Post film cover of the novel.
 I read most of Craig Thomas's novels and consider Firefox his best. The novel itself is based on an actual event where a Soviet pilot defected to Japan in the 1970's. Before I finish up on the novel it must be shown how a film can influence a book no end. When Thomas wrote the sequel to Firefox, titled Firefox Down, he dedicated it to Eastwood, writing 'For Clint Eastwood - pilot of the Firefox'. Sadly the novel was never adapted to film though. The thing with the film's success was that subsequent novels of both Firefox, and Firefox Down, all had a picture of the aircraft from the film on the cover.

 The film itself was made in 1982, and to younger audiences the Cold War will be no more than a period of history. But many of us lived through it, and Firefox was filmed under these conditions. Much of the novel is based in Russia as the Americans and British send in a pilot to steal the Firefox and fly it to friendly ground. But due to Cold War restrictions Russian locations, let alone Eastern Bloc ones were out, so Vienna and other Austrian locations were used instead. One of the quiet sentiments of the film that may now escape many is the under current of the Cold War, and the film does have a  propaganda feel to it at times. Understandable of course considering this was 1982 and the Cold War was still on.

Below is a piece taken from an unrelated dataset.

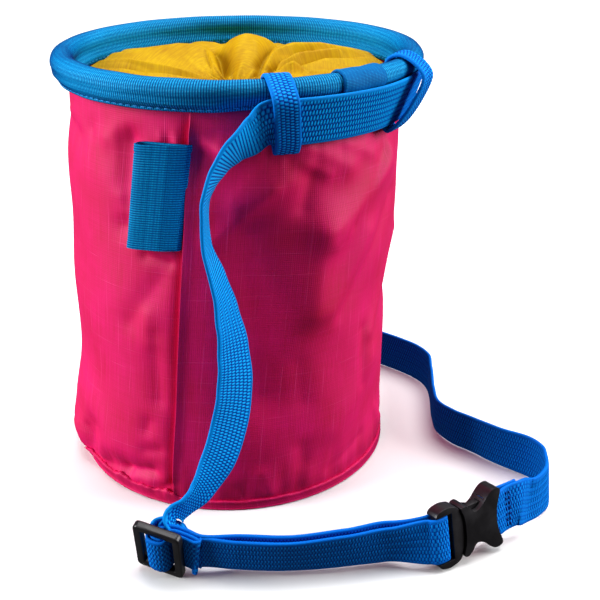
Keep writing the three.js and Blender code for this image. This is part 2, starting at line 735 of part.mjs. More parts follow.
// Middle of the loop's webbing, as radius and height, from inside the rim to behind the belt
function loopPath(slack, closer) {
  const roof = BAG_HEIGHT + GAP + LOOP_HALF;
  return [
    [SKIRT_INNER_RADIUS, BAG_HEIGHT - ROLL_HEIGHT - 1],
    [SKIRT_INNER_RADIUS, BAG_HEIGHT - ROLL_HEIGHT + 1.2],
    [LOOP_INNER_RADIUS, ROLL_MIDDLE + 0.6],
    [LOOP_INNER_RADIUS + 1.4, roof - 1.2],
    [ROLL_RADIUS, roof + 0.2],
    [RIM_RADIUS + 0.6 + slack * 0.3, roof - 2],
    [BELT_TOP_RADIUS + OVER_BELT + 0.3 + slack * 0.8 - closer, BELT_HEAD_HEIGHT],
    [BELT_RIM_RADIUS + OVER_BELT + LOOP_EASE + slack - closer, BELT_RIM_HEIGHT],
    [BELT_FOOT_RADIUS + OVER_BELT + LOOP_EASE * (1 + slack) - closer,
      BELT_FOOT_HEIGHT + LOOP_EASE],
    [BELT_FOOT_RADIUS + 0.1 - closer, BELT_FOOT_HEIGHT - 2 * GAP - LOOP_HALF - LOOP_HANG],
    [BELT_FOOT_RADIUS - OVER_BELT - GAP - closer, BELT_FOOT_HEIGHT + 2 * GAP],
    [BELT_FOOT_RADIUS - OVER_BELT - closer, BELT_FOOT_HEIGHT + LOOP_TAIL],
  ];
}

// Angle at the top, angle at the foot, and how far the loop stands off the belt
const BELT_LOOPS = {
  belt_loop_front: [-76, -73, 1.1],
  belt_loop_side: [-24.5, -30, 1.2],
};

for (const [name, [top, foot, slack]] of Object.entries(BELT_LOOPS)) {
  const path = loopPath(slack, closerBy(foot));
  const head = path[4][1];
  const stations = path.map(([radius, z], i) => {
    const down = THREE.MathUtils.clamp((head - z) / (head - BELT_FOOT_HEIGHT), 0, 1);
    const angle = i < 4 ? top : THREE.MathUtils.lerp(top, foot, down);
    const across = new THREE.Vector3(-Math.sin(angle * DEG), Math.cos(angle * DEG), 0);
    return { middle: aroundBag(angle, radius, z), across };
  });
  addPiece(name, strap(stations, LOOP_WIDTH, LOOP_THICK, 2.2), 'belt');
}

// Brush sleeve: a flat elastic tube caught in the side seam by its right edge

const SLEEVE_HEAD = 0.912;
const SLEEVE_TILT = 2.6;
const SLEEVE_SEAT = 0.55;
const SLEEVE_WALL_SHARE = 0.972;
const SLEEVE_SIDES = 14;

// The sleeve's middle line round its bore, seen from above
function sleeveRing(height, spread) {
  const ring = [];
  for (let i = 0; i < SLEEVE_SIDES; i += 1) {
    const turn = (i / SLEEVE_SIDES) * 360;
    const wide = Math.cos(turn * DEG);
    const deep = Math.sin(turn * DEG);
    ring.push([
      (SLEEVE_WIDTH / 2 + spread) * Math.sign(wide) * Math.abs(wide) ** 0.75,
      (SLEEVE_BORE / 2 + spread) * Math.sign(deep) * Math.abs(deep) ** 0.75,
    ]);
  }
  const share = SLEEVE_HEAD - (SLEEVE_HEIGHT - height) / BAG_HEIGHT;
  const seam = SEAM_AT_TOP + wallDrift(share) + 1.4;
  const z = THREE.MathUtils.lerp(WALL_FOOT, WALL_TOP, share);
  const reach = BASE_RADIUS * DEG;
  const middle = seam - SLEEVE_WIDTH / 2 / reach - SLEEVE_TILT * (1 - height / SLEEVE_HEIGHT);
  return ring.map(([wide, deep]) => {
    const angle = middle + wide / reach;
    const clear = SLEEVE_SEAT + GAP + SLEEVE_WALL + SLEEVE_BORE / 2 + deep;
    return aroundBag(angle, SLEEVE_WALL_SHARE * BASE_RADIUS + clear, z);
  });
}

function sleeveGeometry() {
  const rows = [0, 0.5, 0.93, 1];
  const lip = 0.5;
  const outer = rows.map((row) => sleeveRing(row * SLEEVE_HEIGHT,
    SLEEVE_WALL + (row === 1 || row === 0.93 ? lip * 0.6 : 0)));
  const inner = rows.map((row) => sleeveRing(row * SLEEVE_HEIGHT, 0));
  return loft(outer[0].map((_, i) => [
    ...outer.map((ring) => ring[i]),
    ...inner.map((ring) => ring[i]).reverse(),
  ]), true);
}

addPiece('brush_sleeve', sleeveGeometry(), 'elastic');

// Moulded parts: flat outlines drawn out through their thickness

function extrudeFlat(shape, thick, bevel) {
  const geometry = new THREE.ExtrudeGeometry(shape, {
    depth: thick - 2 * bevel,
    bevelEnabled: bevel > 0,
    bevelThickness: bevel,
    bevelSize: bevel,
    bevelOffset: -bevel,
    bevelSegments: 1,
    curveSegments: 3,
  });
  geometry.translate(0, 0, -thick / 2 + bevel);
  return geometry;
}

function roundedBox(length, height, radius) {
  const [x, y] = [length / 2, height / 2];
  const shape = new THREE.Shape();
  shape.moveTo(-x + radius, -y);
  shape.lineTo(x - radius, -y);
  shape.quadraticCurveTo(x, -y, x, -y + radius);
  shape.lineTo(x, y - radius);
  shape.quadraticCurveTo(x, y, x - radius, y);
  shape.lineTo(-x + radius, y);
  shape.quadraticCurveTo(-x, y, -x, y - radius);
  shape.lineTo(-x, -y + radius);
  shape.quadraticCurveTo(-x, -y, -x + radius, -y);
  return shape;
}

function toSolid(geometry) {
  const bare = geometry.clone();
  bare.deleteAttribute('normal');
  bare.deleteAttribute('uv');
  const merged = mergeVertices(bare, 1e-4);
  return new wasm.Manifold(new wasm.Mesh({
    numProp: 3,
    vertProperties: new Float32Array(merged.attributes.position.array),
    triVerts: new Uint32Array(merged.index.array),
  }));
}

function fromSolid(solid) {
  const mesh = solid.getMesh();
  const geometry = new THREE.BufferGeometry();
  geometry.setAttribute('position', new THREE.BufferAttribute(mesh.vertProperties, 3));
  geometry.setIndex(new THREE.BufferAttribute(mesh.triVerts, 1));
  geometry.computeVertexNormals();
  return geometry;
}

function boxAt(length, height, thick, x, y = 0, z = 0) {
  return toSolid(new THREE.BoxGeometry(length, height, thick).translate(x, y, z));
}

function placeHardware(name, geometry, frame) {
  const mesh = addPiece(name, geometry, 'plastic');
  const turn = new THREE.Matrix4().makeBasis(frame.along, frame.across, frame.normal);
  mesh.quaternion.setFromRotationMatrix(turn);
  mesh.position.copy(frame.origin);
  return mesh;
}

// Slider: a frame with a centre bar set back between two slots
const SLIDER_SLOT = (SLIDER_LENGTH - 2 * SLIDER_BAR - SLIDER_CENTRE_BAR) / 2;

function sliderGeometry() {
  const window = (SLIDER_CENTRE_BAR + SLIDER_SLOT) / 2;
  const whole = toSolid(extrudeFlat(
    roundedBox(SLIDER_LENGTH, SLIDER_HEIGHT, 2), SLIDER_THICK, HARDWARE_BEVEL * 0.6));
  const front = SLIDER_THICK / 2 - CENTRE_FRONT;
  return fromSolid(whole
    .subtract(boxAt(SLIDER_SLOT, SLOT_HEIGHT, 2 * SLIDER_THICK, -window))
    .subtract(boxAt(SLIDER_SLOT, SLOT_HEIGHT, 2 * SLIDER_THICK, window))
    .subtract(boxAt(SLIDER_CENTRE_BAR + 1, SLOT_HEIGHT, 2 * front, 0, 0, SLIDER_THICK / 2)));
}

placeHardware('strap_slider', sliderGeometry(), SLIDER);

// Buckle outlines as place along the strap and half height, from the male end to the female end
const FEMALE_OUTLINE = [
  [9.9, 2.4],
  [9.4, 6.2],
  [8.4, 8.9],
  [8.9, 9.9],
  [10.5, 10.0],
  [12.3, 8.6],
  [13.6, 6.9],
  [15.2, 6.4],
  [17.6, 7.6],
  [20.0, 10.0],
  [22.2, 11.6],
  [24.6, 11.9],
  [26.1, 11.0],
  [25.9, 9.2],
  [24.6, 5.2],
  [24.1, 1.8],
];
const MALE_OUTLINE = [
  [-2.2, 9.9],
  [-1.0, 11.2],
  [2.6, 11.9],
  [6.4, 11.0],
  [8.0, 9.4],
  [8.0, 8.8],
  [8.9, 6.0],
  [9.4, 2.3],
];

function mirroredOutline(half) {
  const shape = new THREE.Shape();
  half.forEach(([x, y], i) => (i ? shape.lineTo(x, -y) : shape.moveTo(x, -y)));
  [...half].reverse().forEach(([x, y]) => shape.lineTo(x, y));
  shape.closePath();
  return shape;
}

const MALE_THICK = 5.4;
const POCKET_HEIGHT = 12;
const STRAP_POCKET = 2 * (FEMALE_BAR_FRONT + BELT_THICK / 2) + GAP;
const TONGUE_FROM = 7.5;
const TONGUE_TO = 18;
const GRIP_FROM = 12.2;
const GRIP_HEIGHT = 16.4;

function femaleGeometry() {
  const whole = toSolid(extrudeFlat(
    mirroredOutline(FEMALE_OUTLINE), BUCKLE_THICK, HARDWARE_BEVEL));
  const pocket = TONGUE_THICK + 2 * GAP;
  const tongueEnd = TONGUE_TO + GAP;
  const strapFrom = FEMALE_BAR - FEMALE_BAR_SIDE - BELT_THICK / 2 - GAP;
  const cut = (from, to, height, thick) => boxAt(to - from, height, thick, (from + to) / 2);
  return fromSolid(whole
    .subtract(cut(TONGUE_FROM - 1, tongueEnd, POCKET_HEIGHT + 2 * GAP, pocket))
    .subtract(cut(GRIP_FROM - GAP, tongueEnd, BUCKLE_HEIGHT + 2, pocket))
    .subtract(cut(strapFrom, 2 * FEMALE_BAR, SLOT_HEIGHT, STRAP_POCKET))
    .add(cut(FEMALE_BAR - FEMALE_BAR_WIDTH / 2, FEMALE_BAR + FEMALE_BAR_WIDTH / 2,
      SLOT_HEIGHT + 1, FEMALE_BAR_THICK)));
}

function maleGeometry() {
  const whole = toSolid(extrudeFlat(mirroredOutline(MALE_OUTLINE), MALE_THICK, HARDWARE_BEVEL));
  const half = MALE_BAR_WIDTH / 2;
  const slotTo = MALE_BAR_SIDE + BELT_THICK / 2 + 4 * GAP;
  const spare = (MALE_THICK - MALE_BAR_THICK) / 2;
  const face = (side) => boxAt(2 * half + 1, SLOT_HEIGHT, spare + 1, 0, 0,
    side * (MALE_BAR_THICK / 2 + (spare + 1) / 2));
  return fromSolid(whole
    .subtract(boxAt(6, SLOT_HEIGHT, 2 * MALE_THICK, -half - 3))
    .subtract(boxAt(slotTo - half, SLOT_HEIGHT, 2 * MALE_THICK, (half + slotTo) / 2))
    .subtract(face(1))
    .subtract(face(-1))
    .add(boxAt(TONGUE_TO - TONGUE_FROM, POCKET_HEIGHT, TONGUE_THICK,
      (TONGUE_FROM + TONGUE_TO) / 2))
    .add(boxAt(TONGUE_TO - GRIP_FROM, GRIP_HEIGHT, TONGUE_THICK,
      (GRIP_FROM + TONGUE_TO) / 2)));
}

placeHardware('buckle_female', femaleGeometry(), BUCKLE);
placeHardware('buckle_male', maleGeometry(), BUCKLE);

export default bag;
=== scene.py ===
"""Looks of a climbing chalk bag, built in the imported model's own frame.

The bag stands on z = 0 over the origin with its front towards -Y. Sizes are millimetres inside
the classes and metres in the finished meshes. Angles round the bag are degrees from +X, counted
towards +Y.
"""

import logging
import math
from collections.abc import Callable, Sequence
from dataclasses import dataclass, field
from enum import Enum

import bmesh
import bpy
import numpy as np
from mathutils import Matrix, Vector


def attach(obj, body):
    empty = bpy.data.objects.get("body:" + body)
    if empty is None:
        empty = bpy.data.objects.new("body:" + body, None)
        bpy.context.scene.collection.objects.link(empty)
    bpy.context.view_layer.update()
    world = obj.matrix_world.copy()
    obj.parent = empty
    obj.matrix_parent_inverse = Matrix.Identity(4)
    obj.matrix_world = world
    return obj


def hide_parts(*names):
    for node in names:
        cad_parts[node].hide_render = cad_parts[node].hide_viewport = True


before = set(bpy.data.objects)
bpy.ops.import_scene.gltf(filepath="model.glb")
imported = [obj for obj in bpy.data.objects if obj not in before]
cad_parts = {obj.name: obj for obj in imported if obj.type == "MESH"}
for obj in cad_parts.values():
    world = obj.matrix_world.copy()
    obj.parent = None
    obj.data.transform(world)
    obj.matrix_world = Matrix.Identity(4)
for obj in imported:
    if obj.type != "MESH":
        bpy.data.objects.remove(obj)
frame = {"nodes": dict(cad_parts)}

LOG = logging.getLogger("chalk_bag")
MM = 0.001
DEG = math.pi / 180
UV_NAME = "cloth"

RIM_RADIUS = 70.0
BAG_HEIGHT = 167.5
BASE_RADIUS = 65.8
RIM_LEAN = 5.15
WALL = 1.6
GAP = 0.3
BASE_THICK = 1.8
ROLL_WIDTH = 8.4
ROLL_HEIGHT = 7.8
ROLL_RADIUS = RIM_RADIUS - ROLL_WIDTH / 2
ROLL_MIDDLE = BAG_HEIGHT - ROLL_HEIGHT / 2
SKIRT_DROP = 3.4
SKIRT_WALL = 1.1
TAPE_WALL = 0.9
BELT_WIDTH = 18.0
BELT_THICK = 1.3
LOOP_WIDTH = 9.0
LOOP_THICK = 1.2
WALL_FOOT = BASE_THICK + GAP
WALL_TOP = BAG_HEIGHT - ROLL_HEIGHT - GAP
WALL_RISE = WALL_TOP - WALL_FOOT
# Height share where the skirt begins, and the wall's radius at its top as a share of the base's
SKIRT_SHARE = 0.955
TOP_SHARE = 0.962
RIM_RIBS = 480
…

 Clint Eastwood may be the big name actor here but the 'Firefox' ( MiG 31, NATO codename, 'Firefox' ) is the real star!! In 1982 this was heady stuff indeed! I remember as a 12 year old being of awe of it, and all the boys at school drawing pictures of it everywhere, and wishing they could fly the Firefox! In Craig's novel the Firefox isn't anything like the film's version. Craig based his aircraft on the then MiG 25, albeit a more advanced version ( in Firefox Down he changed its appearance to match that of the films ). For the film 9 models were constructed for filming. One was a life sized mock-up which is seen in the hanger. Two were remote controlled for aerial sequences, and  6 were miniatures for special effects filming. Models of course being the main special effect technique of the era.

 The special effects used for the aerial sequences were very much those used in the Star wars films. I was surprised at how they still stacked up reasonably well today even after 30 years. Sure they have dated, but this is pre-CGI ( which has its faults ), but the use of models in filming is one I prefer over CGI. Visual datedness aside, the aerial scenes are still at the heart of the film, and interestingly in a 2 hour long film the Firefox is in the air for nearly an hour of that.

 So in 1982 this was an unquestionably big budget film. The 1980's lets face it wasn't an era that produced many truly great films, and Firefox isn't one of them! It was certainly a commercial success even though it was critically panned. But it isn't a bad film. It follows a fine novel remarkably well and I've always admired it for doing so. I think Clint Eastwood as Mitchell Gant was well cast, and he plays a post-combat stress sufferer very well. In the novel Gant's condition is magnified, but Eastwood does have enough with the screen time in showing how Gant was suffering in times of extreme stress.  The rest of the cast is virtually unknown now and I could only identify Nigel Hawthorne easily among them.

 I find a lot of the criticism of the film somewhat unfounded. I think if you have read the novel then the film will stack up quite well in comparison. When I look back at the 1980's it was somewhat barren era cinema wise, with the likes of Arnie and Sly starting their reigns of muscle mutted awfulness.  Firefox was a good example of a 1980's blockbuster. One where you could actually understand the dialogue ( no Arnie accent or Sly mumbling ), and there was shock of horrors, a plot!

 Certainly not a great Clint Eastwood film. I'm sure there are many out there who don't even realise it is an Eastwood film at all. But it is far from the awful outing it is made out to be. I think it a good example of a big budget 1980's blockbuster which made prodigious use of the special effects of the time. Eastwood himself is excellent as the combat traumatised Mitchell Gant and Craig's fine novel is superbly adapted to the screen.

 It may be now more a film of nostalgia for those who read the novel and saw the film in 1982 but it is also one of Clint Eastwood's most forgotten about films.  Visually dated certainly, but still worth a watch none the less. And read the novel if you get the chance!